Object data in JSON
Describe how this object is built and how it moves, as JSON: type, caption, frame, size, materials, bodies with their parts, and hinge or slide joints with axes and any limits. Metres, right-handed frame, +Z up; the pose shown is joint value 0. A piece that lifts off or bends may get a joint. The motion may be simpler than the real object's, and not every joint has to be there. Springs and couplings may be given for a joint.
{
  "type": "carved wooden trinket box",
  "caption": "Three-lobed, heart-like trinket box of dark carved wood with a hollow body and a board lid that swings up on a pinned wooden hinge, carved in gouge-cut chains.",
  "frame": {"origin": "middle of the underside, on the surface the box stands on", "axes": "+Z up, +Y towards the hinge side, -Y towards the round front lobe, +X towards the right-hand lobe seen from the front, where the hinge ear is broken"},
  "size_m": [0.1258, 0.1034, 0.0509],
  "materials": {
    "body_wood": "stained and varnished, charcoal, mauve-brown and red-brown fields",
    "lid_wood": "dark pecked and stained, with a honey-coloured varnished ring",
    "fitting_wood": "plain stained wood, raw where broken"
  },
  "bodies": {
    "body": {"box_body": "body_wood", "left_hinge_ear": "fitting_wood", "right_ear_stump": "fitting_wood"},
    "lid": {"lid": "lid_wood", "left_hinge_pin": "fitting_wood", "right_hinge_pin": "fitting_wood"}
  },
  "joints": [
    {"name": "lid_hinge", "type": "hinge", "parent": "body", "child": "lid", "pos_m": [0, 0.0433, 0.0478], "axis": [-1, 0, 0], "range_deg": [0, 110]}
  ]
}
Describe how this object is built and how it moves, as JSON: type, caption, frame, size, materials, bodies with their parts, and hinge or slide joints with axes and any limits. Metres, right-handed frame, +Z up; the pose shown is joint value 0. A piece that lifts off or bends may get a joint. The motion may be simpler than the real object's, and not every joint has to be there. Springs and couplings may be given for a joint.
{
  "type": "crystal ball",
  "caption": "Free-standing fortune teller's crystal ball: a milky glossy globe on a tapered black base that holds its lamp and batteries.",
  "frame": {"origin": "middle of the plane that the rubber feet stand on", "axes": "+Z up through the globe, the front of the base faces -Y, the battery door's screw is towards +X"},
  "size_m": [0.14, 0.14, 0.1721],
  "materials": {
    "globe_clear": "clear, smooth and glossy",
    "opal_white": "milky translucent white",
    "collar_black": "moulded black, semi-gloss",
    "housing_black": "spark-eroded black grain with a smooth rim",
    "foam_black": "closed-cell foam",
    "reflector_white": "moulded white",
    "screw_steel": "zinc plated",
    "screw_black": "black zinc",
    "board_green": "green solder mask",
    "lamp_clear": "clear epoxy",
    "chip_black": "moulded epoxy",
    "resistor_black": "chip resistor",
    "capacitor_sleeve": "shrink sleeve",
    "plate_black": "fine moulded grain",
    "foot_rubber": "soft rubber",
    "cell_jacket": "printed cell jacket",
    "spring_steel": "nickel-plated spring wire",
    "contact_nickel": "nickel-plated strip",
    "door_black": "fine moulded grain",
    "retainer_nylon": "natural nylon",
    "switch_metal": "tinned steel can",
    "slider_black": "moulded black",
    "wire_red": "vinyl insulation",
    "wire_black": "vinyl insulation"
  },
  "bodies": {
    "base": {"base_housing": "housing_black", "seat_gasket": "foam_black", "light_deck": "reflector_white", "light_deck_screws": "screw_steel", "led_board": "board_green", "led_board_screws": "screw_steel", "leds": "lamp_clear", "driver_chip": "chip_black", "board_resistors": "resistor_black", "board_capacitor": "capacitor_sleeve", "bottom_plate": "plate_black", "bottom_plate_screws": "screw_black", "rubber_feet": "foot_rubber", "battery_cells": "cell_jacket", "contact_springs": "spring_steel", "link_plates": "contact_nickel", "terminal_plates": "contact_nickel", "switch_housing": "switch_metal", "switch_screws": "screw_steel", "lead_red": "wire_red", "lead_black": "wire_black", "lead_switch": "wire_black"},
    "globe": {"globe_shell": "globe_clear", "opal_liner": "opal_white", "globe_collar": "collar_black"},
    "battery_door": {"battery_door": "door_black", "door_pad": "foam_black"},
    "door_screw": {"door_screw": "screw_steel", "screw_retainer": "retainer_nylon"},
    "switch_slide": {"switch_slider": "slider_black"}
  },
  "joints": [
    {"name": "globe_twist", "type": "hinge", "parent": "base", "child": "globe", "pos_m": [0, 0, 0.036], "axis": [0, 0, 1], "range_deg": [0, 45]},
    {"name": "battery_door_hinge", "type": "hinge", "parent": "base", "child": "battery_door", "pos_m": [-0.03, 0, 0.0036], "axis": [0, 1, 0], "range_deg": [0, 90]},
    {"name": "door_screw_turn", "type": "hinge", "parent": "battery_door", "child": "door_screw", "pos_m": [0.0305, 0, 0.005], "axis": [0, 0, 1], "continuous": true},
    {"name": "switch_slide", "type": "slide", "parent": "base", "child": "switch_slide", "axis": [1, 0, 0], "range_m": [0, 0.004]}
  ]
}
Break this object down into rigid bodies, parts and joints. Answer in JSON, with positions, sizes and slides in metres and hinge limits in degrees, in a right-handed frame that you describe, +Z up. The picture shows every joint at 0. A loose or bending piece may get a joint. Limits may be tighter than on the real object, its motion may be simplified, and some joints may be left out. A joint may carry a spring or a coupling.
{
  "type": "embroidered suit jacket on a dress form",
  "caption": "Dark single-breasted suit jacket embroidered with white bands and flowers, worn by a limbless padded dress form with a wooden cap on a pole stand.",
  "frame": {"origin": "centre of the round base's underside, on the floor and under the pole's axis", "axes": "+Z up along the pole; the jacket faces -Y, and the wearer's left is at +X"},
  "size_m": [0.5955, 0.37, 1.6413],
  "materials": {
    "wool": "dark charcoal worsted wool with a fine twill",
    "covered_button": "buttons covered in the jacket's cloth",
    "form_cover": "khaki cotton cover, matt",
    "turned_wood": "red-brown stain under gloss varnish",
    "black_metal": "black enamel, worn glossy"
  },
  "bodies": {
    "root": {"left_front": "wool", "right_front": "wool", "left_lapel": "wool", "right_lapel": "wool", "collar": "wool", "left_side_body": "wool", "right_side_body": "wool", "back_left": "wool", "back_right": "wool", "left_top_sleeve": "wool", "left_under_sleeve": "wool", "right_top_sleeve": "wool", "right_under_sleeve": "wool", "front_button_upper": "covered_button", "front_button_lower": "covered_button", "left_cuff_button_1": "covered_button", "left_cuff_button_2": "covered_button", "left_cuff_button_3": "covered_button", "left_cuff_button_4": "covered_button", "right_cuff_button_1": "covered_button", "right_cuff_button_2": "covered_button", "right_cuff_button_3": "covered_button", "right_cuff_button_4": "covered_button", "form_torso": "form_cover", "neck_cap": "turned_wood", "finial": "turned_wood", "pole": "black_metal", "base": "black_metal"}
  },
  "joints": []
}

_Set problem_
Extract the complete listing verbatim.

_Answer to this problem_
Describe how this object is built and how it moves, as JSON: type, caption, frame, size, materials, bodies with their parts, and hinge or slide joints with axes and any limits. Metres, right-handed frame, +Z up; the pose shown is joint value 0. A piece that lifts off or bends may get a joint. The motion may be simpler than the real object's, and not every joint has to be there. Springs and couplings may be given for a joint.
{
  "type": "carved wooden trinket box",
  "caption": "Three-lobed, heart-like trinket box of dark carved wood with a hollow body and a board lid that swings up on a pinned wooden hinge, carved in gouge-cut chains.",
  "frame": {"origin": "middle of the underside, on the surface the box stands on", "axes": "+Z up, +Y towards the hinge side, -Y towards the round front lobe, +X towards the right-hand lobe seen from the front, where the hinge ear is broken"},
  "size_m": [0.1258, 0.1034, 0.0509],
  "materials": {
    "body_wood": "stained and varnished, charcoal, mauve-brown and red-brown fields",
    "lid_wood": "dark pecked and stained, with a honey-coloured varnished ring",
    "fitting_wood": "plain stained wood, raw where broken"
  },
  "bodies": {
    "body": {"box_body": "body_wood", "left_hinge_ear": "fitting_wood", "right_ear_stump": "fitting_wood"},
    "lid": {"lid": "lid_wood", "left_hinge_pin": "fitting_wood", "right_hinge_pin": "fitting_wood"}
  },
  "joints": [
    {"name": "lid_hinge", "type": "hinge", "parent": "body", "child": "lid", "pos_m": [0, 0.0433, 0.0478], "axis": [-1, 0, 0], "range_deg": [0, 110]}
  ]
}
Describe how this object is built and how it moves, as JSON: type, caption, frame, size, materials, bodies with their parts, and hinge or slide joints with axes and any limits. Metres, right-handed frame, +Z up; the pose shown is joint value 0. A piece that lifts off or bends may get a joint. The motion may be simpler than the real object's, and not every joint has to be there. Springs and couplings may be given for a joint.
{
  "type": "crystal ball",
  "caption": "Free-standing fortune teller's crystal ball: a milky glossy globe on a tapered black base that holds its lamp and batteries.",
  "frame": {"origin": "middle of the plane that the rubber feet stand on", "axes": "+Z up through the globe, the front of the base faces -Y, the battery door's screw is towards +X"},
  "size_m": [0.14, 0.14, 0.1721],
  "materials": {
    "globe_clear": "clear, smooth and glossy",
    "opal_white": "milky translucent white",
    "collar_black": "moulded black, semi-gloss",
    "housing_black": "spark-eroded black grain with a smooth rim",
    "foam_black": "closed-cell foam",
    "reflector_white": "moulded white",
    "screw_steel": "zinc plated",
    "screw_black": "black zinc",
    "board_green": "green solder mask",
    "lamp_clear": "clear epoxy",
    "chip_black": "moulded epoxy",
    "resistor_black": "chip resistor",
    "capacitor_sleeve": "shrink sleeve",
    "plate_black": "fine moulded grain",
    "foot_rubber": "soft rubber",
    "cell_jacket": "printed cell jacket",
    "spring_steel": "nickel-plated spring wire",
    "contact_nickel": "nickel-plated strip",
    "door_black": "fine moulded grain",
    "retainer_nylon": "natural nylon",
    "switch_metal": "tinned steel can",
    "slider_black": "moulded black",
    "wire_red": "vinyl insulation",
    "wire_black": "vinyl insulation"
  },
  "bodies": {
    "base": {"base_housing": "housing_black", "seat_gasket": "foam_black", "light_deck": "reflector_white", "light_deck_screws": "screw_steel", "led_board": "board_green", "led_board_screws": "screw_steel", "leds": "lamp_clear", "driver_chip": "chip_black", "board_resistors": "resistor_black", "board_capacitor": "capacitor_sleeve", "bottom_plate": "plate_black", "bottom_plate_screws": "screw_black", "rubber_feet": "foot_rubber", "battery_cells": "cell_jacket", "contact_springs": "spring_steel", "link_plates": "contact_nickel", "terminal_plates": "contact_nickel", "switch_housing": "switch_metal", "switch_screws": "screw_steel", "lead_red": "wire_red", "lead_black": "wire_black", "lead_switch": "wire_black"},
    "globe": {"globe_shell": "globe_clear", "opal_liner": "opal_white", "globe_collar": "collar_black"},
    "battery_door": {"battery_door": "door_black", "door_pad": "foam_black"},
    "door_screw": {"door_screw": "screw_steel", "screw_retainer": "retainer_nylon"},
    "switch_slide": {"switch_slider": "slider_black"}
  },
  "joints": [
    {"name": "globe_twist", "type": "hinge", "parent": "base", "child": "globe", "pos_m": [0, 0, 0.036], "axis": [0, 0, 1], "range_deg": [0, 45]},
    {"name": "battery_door_hinge", "type": "hinge", "parent": "base", "child": "battery_door", "pos_m": [-0.03, 0, 0.0036], "axis": [0, 1, 0], "range_deg": [0, 90]},
    {"name": "door_screw_turn", "type": "hinge", "parent": "battery_door", "child": "door_screw", "pos_m": [0.0305, 0, 0.005], "axis": [0, 0, 1], "continuous": true},
    {"name": "switch_slide", "type": "slide", "parent": "base", "child": "switch_slide", "axis": [1, 0, 0], "range_m": [0, 0.004]}
  ]
}
Break this object down into rigid bodies, parts and joints. Answer in JSON, with positions, sizes and slides in metres and hinge limits in degrees, in a right-handed frame that you describe, +Z up. The picture shows every joint at 0. A loose or bending piece may get a joint. Limits may be tighter than on the real object, its motion may be simplified, and some joints may be left out. A joint may carry a spring or a coupling.
{
  "type": "embroidered suit jacket on a dress form",
  "caption": "Dark single-breasted suit jacket embroidered with white bands and flowers, worn by a limbless padded dress form with a wooden cap on a pole stand.",
  "frame": {"origin": "centre of the round base's underside, on the floor and under the pole's axis", "axes": "+Z up along the pole; the jacket faces -Y, and the wearer's left is at +X"},
  "size_m": [0.5955, 0.37, 1.6413],
  "materials": {
    "wool": "dark charcoal worsted wool with a fine twill",
    "covered_button": "buttons covered in the jacket's cloth",
    "form_cover": "khaki cotton cover, matt",
    "turned_wood": "red-brown stain under gloss varnish",
    "black_metal": "black enamel, worn glossy"
  },
  "bodies": {
    "root": {"left_front": "wool", "right_front": "wool", "left_lapel": "wool", "right_lapel": "wool", "collar": "wool", "left_side_body": "wool", "right_side_body": "wool", "back_left": "wool", "back_right": "wool", "left_top_sleeve": "wool", "left_under_sleeve": "wool", "right_top_sleeve": "wool", "right_under_sleeve": "wool", "front_button_upper": "covered_button", "front_button_lower": "covered_button", "left_cuff_button_1": "covered_button", "left_cuff_button_2": "covered_button", "left_cuff_button_3": "covered_button", "left_cuff_button_4": "covered_button", "right_cuff_button_1": "covered_button", "right_cuff_button_2": "covered_button", "right_cuff_button_3": "covered_button", "right_cuff_button_4": "covered_button", "form_torso": "form_cover", "neck_cap": "turned_wood", "finial": "turned_wood", "pole": "black_metal", "base": "black_metal"}
  },
  "joints": []
}